→ **INPUT ROWS**
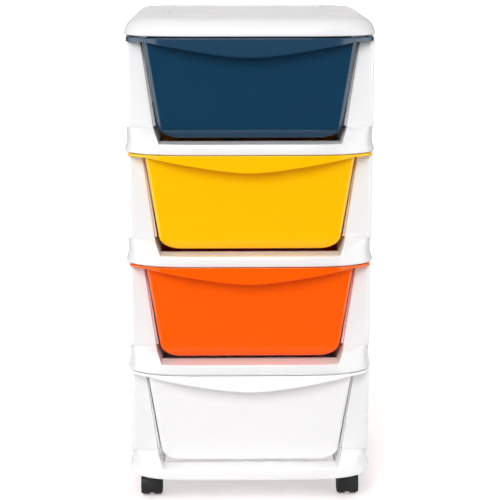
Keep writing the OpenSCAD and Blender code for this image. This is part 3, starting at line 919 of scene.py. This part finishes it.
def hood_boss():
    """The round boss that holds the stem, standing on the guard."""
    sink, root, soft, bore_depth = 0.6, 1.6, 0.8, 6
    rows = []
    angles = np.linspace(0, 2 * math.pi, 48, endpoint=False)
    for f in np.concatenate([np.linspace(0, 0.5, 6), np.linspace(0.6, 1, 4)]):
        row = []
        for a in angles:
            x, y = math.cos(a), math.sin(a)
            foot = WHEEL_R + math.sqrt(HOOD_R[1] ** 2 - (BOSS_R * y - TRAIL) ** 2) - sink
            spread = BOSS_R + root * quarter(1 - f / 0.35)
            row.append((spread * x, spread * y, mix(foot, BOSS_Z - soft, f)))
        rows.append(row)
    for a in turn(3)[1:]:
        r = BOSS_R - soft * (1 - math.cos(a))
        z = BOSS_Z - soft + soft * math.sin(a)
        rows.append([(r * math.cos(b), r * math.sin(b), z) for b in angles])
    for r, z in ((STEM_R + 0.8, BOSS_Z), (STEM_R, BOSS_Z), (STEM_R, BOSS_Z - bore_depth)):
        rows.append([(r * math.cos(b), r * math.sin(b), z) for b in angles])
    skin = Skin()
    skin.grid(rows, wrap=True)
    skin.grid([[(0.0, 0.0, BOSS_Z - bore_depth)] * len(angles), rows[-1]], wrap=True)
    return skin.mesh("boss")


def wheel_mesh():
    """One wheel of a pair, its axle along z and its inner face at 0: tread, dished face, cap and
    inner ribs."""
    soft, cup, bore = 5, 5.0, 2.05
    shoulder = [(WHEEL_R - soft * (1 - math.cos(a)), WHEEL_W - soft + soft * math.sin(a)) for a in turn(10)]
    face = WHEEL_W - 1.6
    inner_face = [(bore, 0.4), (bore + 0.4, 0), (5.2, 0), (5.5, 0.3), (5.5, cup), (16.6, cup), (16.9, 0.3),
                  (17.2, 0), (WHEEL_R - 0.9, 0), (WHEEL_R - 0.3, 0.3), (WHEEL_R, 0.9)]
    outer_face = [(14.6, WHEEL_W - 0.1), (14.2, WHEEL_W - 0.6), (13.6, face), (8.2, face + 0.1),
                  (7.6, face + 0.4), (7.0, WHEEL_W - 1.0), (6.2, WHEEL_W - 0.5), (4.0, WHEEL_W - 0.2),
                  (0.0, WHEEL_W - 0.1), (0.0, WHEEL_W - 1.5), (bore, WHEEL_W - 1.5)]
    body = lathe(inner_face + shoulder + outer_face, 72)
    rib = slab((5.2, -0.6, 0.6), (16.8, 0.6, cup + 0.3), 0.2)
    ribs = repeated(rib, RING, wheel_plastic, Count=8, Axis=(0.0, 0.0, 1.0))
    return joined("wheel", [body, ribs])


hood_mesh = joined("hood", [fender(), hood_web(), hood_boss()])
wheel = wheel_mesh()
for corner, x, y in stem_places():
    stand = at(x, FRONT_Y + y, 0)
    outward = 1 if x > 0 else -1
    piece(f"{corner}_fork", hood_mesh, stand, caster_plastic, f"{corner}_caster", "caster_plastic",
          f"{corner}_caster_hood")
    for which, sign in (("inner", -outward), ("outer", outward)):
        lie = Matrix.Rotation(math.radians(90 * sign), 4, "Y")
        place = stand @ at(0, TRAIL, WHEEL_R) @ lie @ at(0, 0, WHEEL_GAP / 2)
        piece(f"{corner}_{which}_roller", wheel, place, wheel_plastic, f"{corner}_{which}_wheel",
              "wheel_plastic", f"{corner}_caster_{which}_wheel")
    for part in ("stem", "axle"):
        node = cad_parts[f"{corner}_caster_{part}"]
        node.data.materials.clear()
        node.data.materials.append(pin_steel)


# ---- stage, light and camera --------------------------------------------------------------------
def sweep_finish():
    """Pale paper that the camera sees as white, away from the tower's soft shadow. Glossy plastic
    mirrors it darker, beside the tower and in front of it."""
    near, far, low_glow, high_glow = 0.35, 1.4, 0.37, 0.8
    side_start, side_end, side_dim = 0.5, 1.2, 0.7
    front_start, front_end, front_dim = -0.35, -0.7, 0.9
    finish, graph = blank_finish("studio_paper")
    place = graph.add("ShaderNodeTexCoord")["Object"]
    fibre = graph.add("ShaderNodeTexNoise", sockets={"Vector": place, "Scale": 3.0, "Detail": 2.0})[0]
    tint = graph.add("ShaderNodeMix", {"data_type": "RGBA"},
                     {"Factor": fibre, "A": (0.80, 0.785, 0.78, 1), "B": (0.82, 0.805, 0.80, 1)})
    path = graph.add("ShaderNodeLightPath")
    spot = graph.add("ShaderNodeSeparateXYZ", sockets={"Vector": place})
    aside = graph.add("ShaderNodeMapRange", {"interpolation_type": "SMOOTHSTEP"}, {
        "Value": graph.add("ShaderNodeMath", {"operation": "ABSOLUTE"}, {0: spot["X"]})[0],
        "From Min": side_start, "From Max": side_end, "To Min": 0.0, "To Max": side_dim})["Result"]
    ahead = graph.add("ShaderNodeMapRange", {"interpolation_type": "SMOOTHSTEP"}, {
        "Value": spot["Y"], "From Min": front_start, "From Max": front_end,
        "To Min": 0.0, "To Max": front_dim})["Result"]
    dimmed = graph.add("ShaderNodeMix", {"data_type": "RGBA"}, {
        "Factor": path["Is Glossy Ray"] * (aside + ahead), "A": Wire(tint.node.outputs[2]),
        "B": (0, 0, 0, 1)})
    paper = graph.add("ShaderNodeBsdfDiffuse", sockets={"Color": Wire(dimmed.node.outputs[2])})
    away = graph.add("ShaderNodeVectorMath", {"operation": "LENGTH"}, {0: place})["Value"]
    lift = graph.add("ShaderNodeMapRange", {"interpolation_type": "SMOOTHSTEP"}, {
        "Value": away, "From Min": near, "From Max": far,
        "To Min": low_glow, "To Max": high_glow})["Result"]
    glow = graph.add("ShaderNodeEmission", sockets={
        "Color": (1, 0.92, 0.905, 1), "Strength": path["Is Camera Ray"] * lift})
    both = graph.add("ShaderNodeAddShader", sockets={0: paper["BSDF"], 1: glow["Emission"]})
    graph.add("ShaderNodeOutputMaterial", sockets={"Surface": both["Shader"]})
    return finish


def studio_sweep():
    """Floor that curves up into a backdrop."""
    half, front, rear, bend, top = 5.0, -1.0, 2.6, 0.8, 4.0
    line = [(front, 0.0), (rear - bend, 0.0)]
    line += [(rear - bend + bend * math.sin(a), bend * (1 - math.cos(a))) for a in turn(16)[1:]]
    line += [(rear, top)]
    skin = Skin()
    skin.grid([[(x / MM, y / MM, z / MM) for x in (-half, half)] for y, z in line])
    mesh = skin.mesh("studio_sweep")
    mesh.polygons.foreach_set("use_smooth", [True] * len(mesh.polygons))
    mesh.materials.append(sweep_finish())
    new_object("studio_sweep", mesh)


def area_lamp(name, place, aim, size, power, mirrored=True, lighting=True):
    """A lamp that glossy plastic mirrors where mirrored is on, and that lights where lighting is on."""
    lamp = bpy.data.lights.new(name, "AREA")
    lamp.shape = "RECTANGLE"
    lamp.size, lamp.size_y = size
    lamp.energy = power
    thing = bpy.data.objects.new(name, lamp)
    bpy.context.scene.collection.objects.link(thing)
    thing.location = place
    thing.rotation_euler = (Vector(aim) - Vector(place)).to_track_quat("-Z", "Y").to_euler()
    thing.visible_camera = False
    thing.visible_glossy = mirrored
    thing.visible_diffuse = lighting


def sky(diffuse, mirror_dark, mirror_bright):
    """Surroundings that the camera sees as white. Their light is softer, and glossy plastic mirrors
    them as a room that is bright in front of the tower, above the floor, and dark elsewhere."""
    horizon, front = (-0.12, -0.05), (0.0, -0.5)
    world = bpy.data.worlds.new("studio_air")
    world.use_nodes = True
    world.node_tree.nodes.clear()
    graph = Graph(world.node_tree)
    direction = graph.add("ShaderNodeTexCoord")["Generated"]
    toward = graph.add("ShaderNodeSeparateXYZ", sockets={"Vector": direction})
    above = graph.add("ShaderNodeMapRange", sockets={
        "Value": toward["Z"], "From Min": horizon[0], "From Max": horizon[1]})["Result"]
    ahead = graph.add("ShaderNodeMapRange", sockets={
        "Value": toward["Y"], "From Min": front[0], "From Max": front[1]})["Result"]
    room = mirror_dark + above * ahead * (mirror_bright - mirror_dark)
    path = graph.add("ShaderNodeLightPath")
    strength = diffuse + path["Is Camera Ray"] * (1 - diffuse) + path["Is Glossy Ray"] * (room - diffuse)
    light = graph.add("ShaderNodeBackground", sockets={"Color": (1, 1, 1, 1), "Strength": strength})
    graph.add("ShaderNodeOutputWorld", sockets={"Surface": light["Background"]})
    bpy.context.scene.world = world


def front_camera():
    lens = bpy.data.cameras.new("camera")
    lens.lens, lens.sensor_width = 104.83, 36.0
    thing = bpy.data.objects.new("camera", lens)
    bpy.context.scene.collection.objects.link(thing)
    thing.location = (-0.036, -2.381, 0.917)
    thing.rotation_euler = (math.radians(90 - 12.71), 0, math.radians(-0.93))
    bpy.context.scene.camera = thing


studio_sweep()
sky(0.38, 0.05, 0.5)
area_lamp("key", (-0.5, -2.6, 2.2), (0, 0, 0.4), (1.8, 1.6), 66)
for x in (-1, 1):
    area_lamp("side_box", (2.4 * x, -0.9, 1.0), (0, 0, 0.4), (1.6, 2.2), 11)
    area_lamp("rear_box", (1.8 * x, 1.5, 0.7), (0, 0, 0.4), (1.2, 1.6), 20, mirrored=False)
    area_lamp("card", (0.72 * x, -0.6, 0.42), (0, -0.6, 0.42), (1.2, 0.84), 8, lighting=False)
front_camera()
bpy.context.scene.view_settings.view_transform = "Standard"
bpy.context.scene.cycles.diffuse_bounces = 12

--

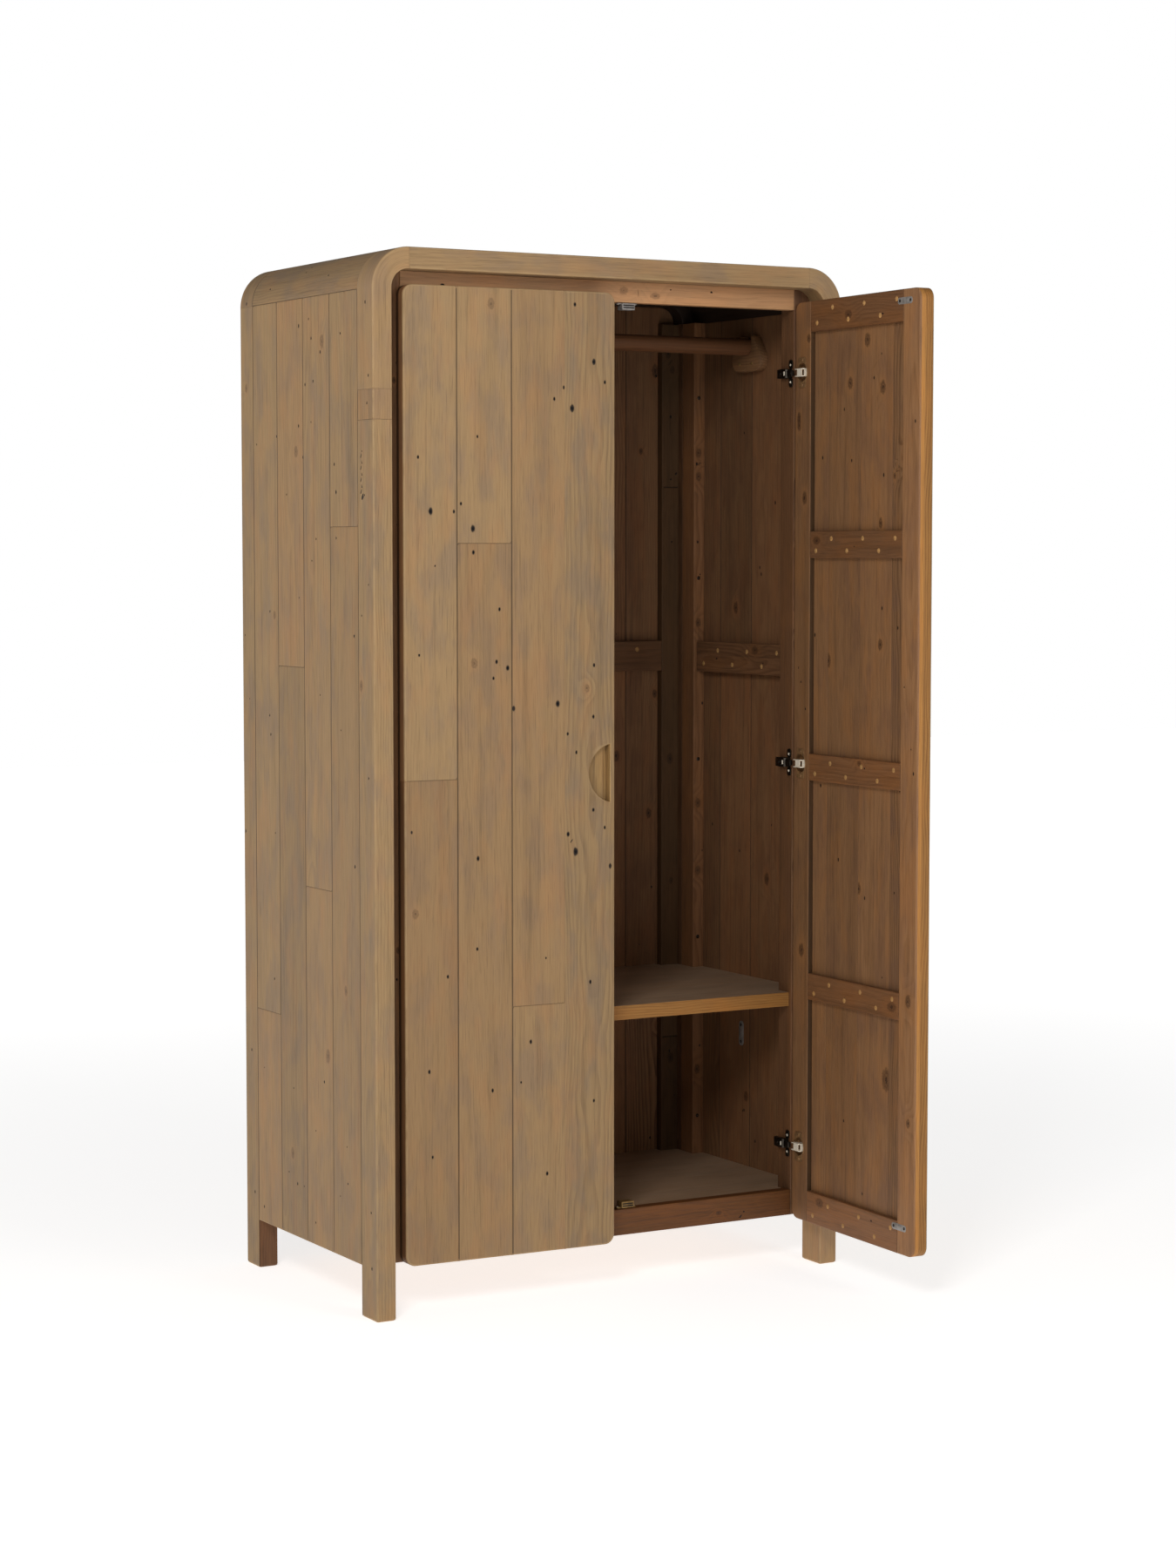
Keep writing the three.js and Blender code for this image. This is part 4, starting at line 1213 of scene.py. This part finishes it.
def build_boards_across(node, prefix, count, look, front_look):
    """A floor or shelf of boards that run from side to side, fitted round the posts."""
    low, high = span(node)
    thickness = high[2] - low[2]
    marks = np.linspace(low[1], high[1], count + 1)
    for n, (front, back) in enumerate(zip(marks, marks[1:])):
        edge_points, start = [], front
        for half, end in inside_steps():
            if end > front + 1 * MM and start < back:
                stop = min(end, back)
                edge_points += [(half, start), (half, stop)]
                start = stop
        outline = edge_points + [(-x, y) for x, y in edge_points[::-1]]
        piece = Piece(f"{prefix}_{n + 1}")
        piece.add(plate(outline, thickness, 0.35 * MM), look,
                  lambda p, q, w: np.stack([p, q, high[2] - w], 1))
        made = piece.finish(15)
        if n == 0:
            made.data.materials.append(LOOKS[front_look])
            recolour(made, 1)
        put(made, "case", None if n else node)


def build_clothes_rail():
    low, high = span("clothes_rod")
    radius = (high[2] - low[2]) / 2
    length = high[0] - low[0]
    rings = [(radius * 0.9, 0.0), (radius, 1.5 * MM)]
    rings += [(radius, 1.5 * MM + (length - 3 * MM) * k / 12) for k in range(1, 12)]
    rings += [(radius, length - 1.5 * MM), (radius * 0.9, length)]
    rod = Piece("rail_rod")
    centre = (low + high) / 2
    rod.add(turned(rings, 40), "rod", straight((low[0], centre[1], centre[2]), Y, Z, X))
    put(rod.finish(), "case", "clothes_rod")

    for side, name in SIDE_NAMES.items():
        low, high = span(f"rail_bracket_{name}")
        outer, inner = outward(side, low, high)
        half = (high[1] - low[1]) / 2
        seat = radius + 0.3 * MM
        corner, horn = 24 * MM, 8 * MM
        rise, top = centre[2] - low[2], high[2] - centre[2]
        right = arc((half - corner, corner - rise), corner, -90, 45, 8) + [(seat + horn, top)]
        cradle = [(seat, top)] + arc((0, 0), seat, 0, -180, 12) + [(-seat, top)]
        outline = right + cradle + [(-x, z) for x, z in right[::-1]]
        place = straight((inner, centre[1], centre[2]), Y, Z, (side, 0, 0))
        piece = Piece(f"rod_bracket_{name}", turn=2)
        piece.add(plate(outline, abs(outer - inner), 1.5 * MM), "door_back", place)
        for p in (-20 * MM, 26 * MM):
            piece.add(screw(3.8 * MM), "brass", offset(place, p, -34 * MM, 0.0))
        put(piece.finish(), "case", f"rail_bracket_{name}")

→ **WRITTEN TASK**
Identify all lines where the word "Keep" shows up. Copy them.

→ **SOLUTION BELOW**
Keep writing the OpenSCAD and Blender code for this image. This is part 3, starting at line 919 of scene.py. This part finishes it.
Keep writing the three.js and Blender code for this image. This is part 4, starting at line 1213 of scene.py. This part finishes it.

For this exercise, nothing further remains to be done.